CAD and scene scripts
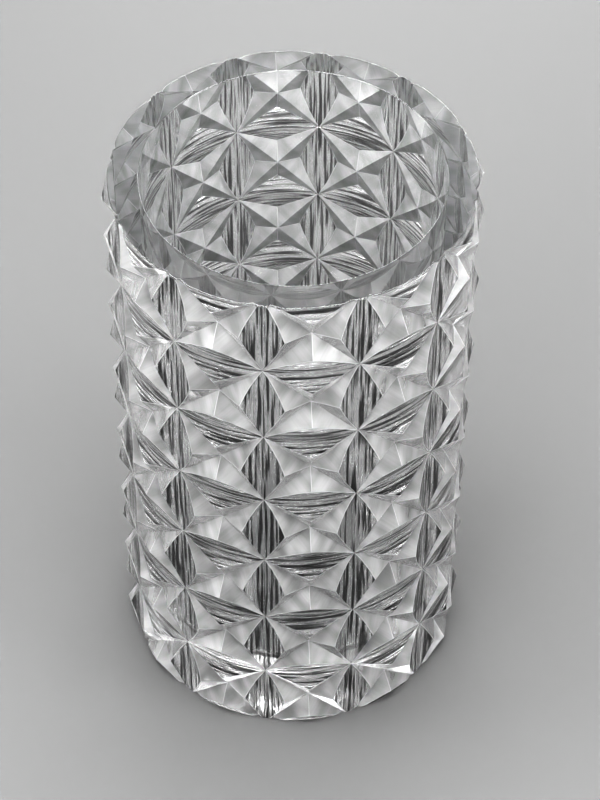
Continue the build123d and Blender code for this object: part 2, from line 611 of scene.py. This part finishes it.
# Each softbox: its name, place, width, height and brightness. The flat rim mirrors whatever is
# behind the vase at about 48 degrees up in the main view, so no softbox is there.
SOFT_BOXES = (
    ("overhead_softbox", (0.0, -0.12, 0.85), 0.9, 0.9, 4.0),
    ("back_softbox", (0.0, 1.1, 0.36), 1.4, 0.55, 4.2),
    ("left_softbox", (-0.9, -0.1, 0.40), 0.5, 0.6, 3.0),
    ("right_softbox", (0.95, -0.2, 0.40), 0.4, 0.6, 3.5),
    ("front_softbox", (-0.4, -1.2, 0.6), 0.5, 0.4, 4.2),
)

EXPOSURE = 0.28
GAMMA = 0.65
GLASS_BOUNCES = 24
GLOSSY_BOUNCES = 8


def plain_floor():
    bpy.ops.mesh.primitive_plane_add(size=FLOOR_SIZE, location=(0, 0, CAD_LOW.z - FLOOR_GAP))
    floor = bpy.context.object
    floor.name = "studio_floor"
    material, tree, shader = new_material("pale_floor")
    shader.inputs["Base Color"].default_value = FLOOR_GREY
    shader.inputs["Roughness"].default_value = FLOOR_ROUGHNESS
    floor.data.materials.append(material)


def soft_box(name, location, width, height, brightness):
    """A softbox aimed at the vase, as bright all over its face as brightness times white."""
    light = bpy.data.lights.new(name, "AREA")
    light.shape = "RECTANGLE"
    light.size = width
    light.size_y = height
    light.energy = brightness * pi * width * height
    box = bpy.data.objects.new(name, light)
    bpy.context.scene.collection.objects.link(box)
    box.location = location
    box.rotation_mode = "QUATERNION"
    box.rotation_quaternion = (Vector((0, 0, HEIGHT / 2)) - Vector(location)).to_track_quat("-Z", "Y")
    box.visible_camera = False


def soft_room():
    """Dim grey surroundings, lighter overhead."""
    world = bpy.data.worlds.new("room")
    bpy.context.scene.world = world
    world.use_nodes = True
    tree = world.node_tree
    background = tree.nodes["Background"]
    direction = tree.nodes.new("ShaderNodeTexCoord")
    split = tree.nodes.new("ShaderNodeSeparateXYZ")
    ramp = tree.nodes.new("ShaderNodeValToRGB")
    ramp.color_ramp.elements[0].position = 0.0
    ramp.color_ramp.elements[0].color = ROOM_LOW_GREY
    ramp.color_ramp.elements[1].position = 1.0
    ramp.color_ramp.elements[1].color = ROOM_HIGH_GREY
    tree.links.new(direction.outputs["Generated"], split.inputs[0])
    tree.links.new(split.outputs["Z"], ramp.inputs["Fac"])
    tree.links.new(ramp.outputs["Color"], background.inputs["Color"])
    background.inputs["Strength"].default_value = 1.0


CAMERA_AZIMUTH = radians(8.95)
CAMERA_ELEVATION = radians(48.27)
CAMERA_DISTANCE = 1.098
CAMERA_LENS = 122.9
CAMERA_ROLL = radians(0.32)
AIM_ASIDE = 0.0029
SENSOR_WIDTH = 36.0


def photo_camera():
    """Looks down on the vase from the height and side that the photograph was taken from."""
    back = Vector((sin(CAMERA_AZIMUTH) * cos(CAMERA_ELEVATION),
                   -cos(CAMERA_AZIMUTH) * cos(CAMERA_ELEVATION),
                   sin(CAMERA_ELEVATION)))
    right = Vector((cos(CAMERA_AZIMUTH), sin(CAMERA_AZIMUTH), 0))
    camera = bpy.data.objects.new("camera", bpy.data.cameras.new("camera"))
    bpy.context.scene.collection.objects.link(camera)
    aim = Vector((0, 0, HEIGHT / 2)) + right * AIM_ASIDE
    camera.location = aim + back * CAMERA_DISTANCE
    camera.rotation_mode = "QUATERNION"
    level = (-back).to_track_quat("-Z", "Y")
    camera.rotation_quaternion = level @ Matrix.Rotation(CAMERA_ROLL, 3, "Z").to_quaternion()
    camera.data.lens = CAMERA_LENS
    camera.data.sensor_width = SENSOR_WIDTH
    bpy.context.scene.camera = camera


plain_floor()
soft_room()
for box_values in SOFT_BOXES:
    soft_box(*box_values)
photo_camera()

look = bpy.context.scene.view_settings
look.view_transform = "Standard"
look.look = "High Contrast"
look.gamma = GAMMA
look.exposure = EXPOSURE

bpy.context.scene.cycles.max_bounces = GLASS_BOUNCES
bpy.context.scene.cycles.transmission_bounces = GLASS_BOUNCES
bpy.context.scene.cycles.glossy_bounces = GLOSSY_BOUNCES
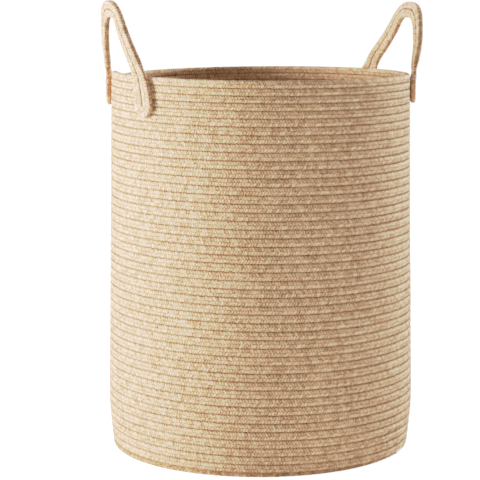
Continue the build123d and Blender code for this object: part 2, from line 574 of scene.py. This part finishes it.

* _What the task requires_: All of the entries need to be reproduced exactly; please write them out.

* _Task solution_:
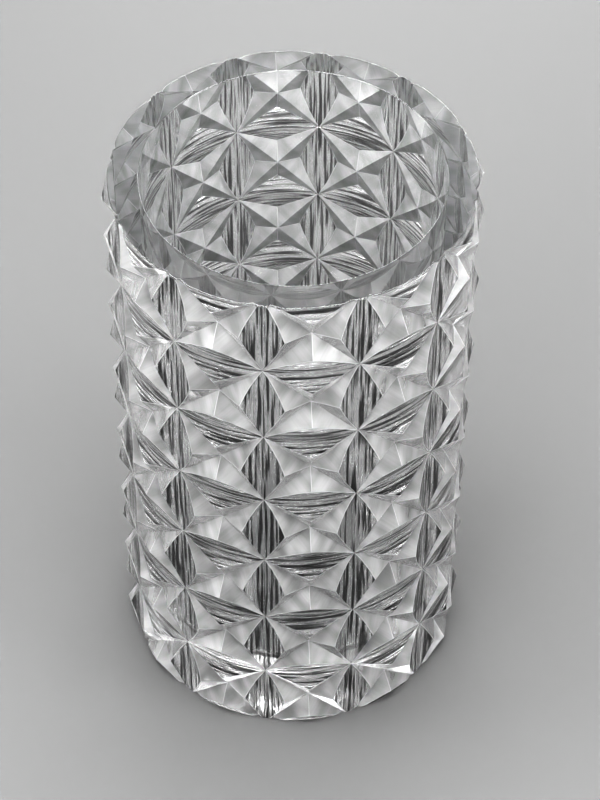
Continue the build123d and Blender code for this object: part 2, from line 611 of scene.py. This part finishes it.
# Each softbox: its name, place, width, height and brightness. The flat rim mirrors whatever is
# behind the vase at about 48 degrees up in the main view, so no softbox is there.
SOFT_BOXES = (
    ("overhead_softbox", (0.0, -0.12, 0.85), 0.9, 0.9, 4.0),
    ("back_softbox", (0.0, 1.1, 0.36), 1.4, 0.55, 4.2),
    ("left_softbox", (-0.9, -0.1, 0.40), 0.5, 0.6, 3.0),
    ("right_softbox", (0.95, -0.2, 0.40), 0.4, 0.6, 3.5),
    ("front_softbox", (-0.4, -1.2, 0.6), 0.5, 0.4, 4.2),
)

EXPOSURE = 0.28
GAMMA = 0.65
GLASS_BOUNCES = 24
GLOSSY_BOUNCES = 8


def plain_floor():
    bpy.ops.mesh.primitive_plane_add(size=FLOOR_SIZE, location=(0, 0, CAD_LOW.z - FLOOR_GAP))
    floor = bpy.context.object
    floor.name = "studio_floor"
    material, tree, shader = new_material("pale_floor")
    shader.inputs["Base Color"].default_value = FLOOR_GREY
    shader.inputs["Roughness"].default_value = FLOOR_ROUGHNESS
    floor.data.materials.append(material)


def soft_box(name, location, width, height, brightness):
    """A softbox aimed at the vase, as bright all over its face as brightness times white."""
    light = bpy.data.lights.new(name, "AREA")
    light.shape = "RECTANGLE"
    light.size = width
    light.size_y = height
    light.energy = brightness * pi * width * height
    box = bpy.data.objects.new(name, light)
    bpy.context.scene.collection.objects.link(box)
    box.location = location
    box.rotation_mode = "QUATERNION"
    box.rotation_quaternion = (Vector((0, 0, HEIGHT / 2)) - Vector(location)).to_track_quat("-Z", "Y")
    box.visible_camera = False


def soft_room():
    """Dim grey surroundings, lighter overhead."""
    world = bpy.data.worlds.new("room")
    bpy.context.scene.world = world
    world.use_nodes = True
    tree = world.node_tree
    background = tree.nodes["Background"]
    direction = tree.nodes.new("ShaderNodeTexCoord")
    split = tree.nodes.new("ShaderNodeSeparateXYZ")
    ramp = tree.nodes.new("ShaderNodeValToRGB")
    ramp.color_ramp.elements[0].position = 0.0
    ramp.color_ramp.elements[0].color = ROOM_LOW_GREY
    ramp.color_ramp.elements[1].position = 1.0
    ramp.color_ramp.elements[1].color = ROOM_HIGH_GREY
    tree.links.new(direction.outputs["Generated"], split.inputs[0])
    tree.links.new(split.outputs["Z"], ramp.inputs["Fac"])
    tree.links.new(ramp.outputs["Color"], background.inputs["Color"])
    background.inputs["Strength"].default_value = 1.0


CAMERA_AZIMUTH = radians(8.95)
CAMERA_ELEVATION = radians(48.27)
CAMERA_DISTANCE = 1.098
CAMERA_LENS = 122.9
CAMERA_ROLL = radians(0.32)
AIM_ASIDE = 0.0029
SENSOR_WIDTH = 36.0


def photo_camera():
    """Looks down on the vase from the height and side that the photograph was taken from."""
    back = Vector((sin(CAMERA_AZIMUTH) * cos(CAMERA_ELEVATION),
                   -cos(CAMERA_AZIMUTH) * cos(CAMERA_ELEVATION),
                   sin(CAMERA_ELEVATION)))
    right = Vector((cos(CAMERA_AZIMUTH), sin(CAMERA_AZIMUTH), 0))
    camera = bpy.data.objects.new("camera", bpy.data.cameras.new("camera"))
    bpy.context.scene.collection.objects.link(camera)
    aim = Vector((0, 0, HEIGHT / 2)) + right * AIM_ASIDE
    camera.location = aim + back * CAMERA_DISTANCE
    camera.rotation_mode = "QUATERNION"
    level = (-back).to_track_quat("-Z", "Y")
    camera.rotation_quaternion = level @ Matrix.Rotation(CAMERA_ROLL, 3, "Z").to_quaternion()
    camera.data.lens = CAMERA_LENS
    camera.data.sensor_width = SENSOR_WIDTH
    bpy.context.scene.camera = camera


plain_floor()
soft_room()
for box_values in SOFT_BOXES:
    soft_box(*box_values)
photo_camera()

look = bpy.context.scene.view_settings
look.view_transform = "Standard"
look.look = "High Contrast"
look.gamma = GAMMA
look.exposure = EXPOSURE

bpy.context.scene.cycles.max_bounces = GLASS_BOUNCES
bpy.context.scene.cycles.transmission_bounces = GLASS_BOUNCES
bpy.context.scene.cycles.glossy_bounces = GLOSSY_BOUNCES
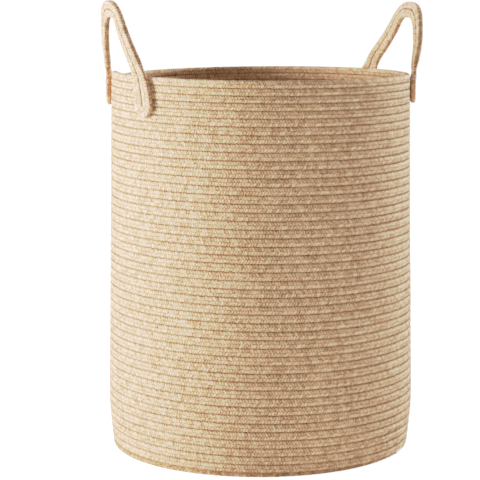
Continue the build123d and Blender code for this object: part 2, from line 574 of scene.py. This part finishes it.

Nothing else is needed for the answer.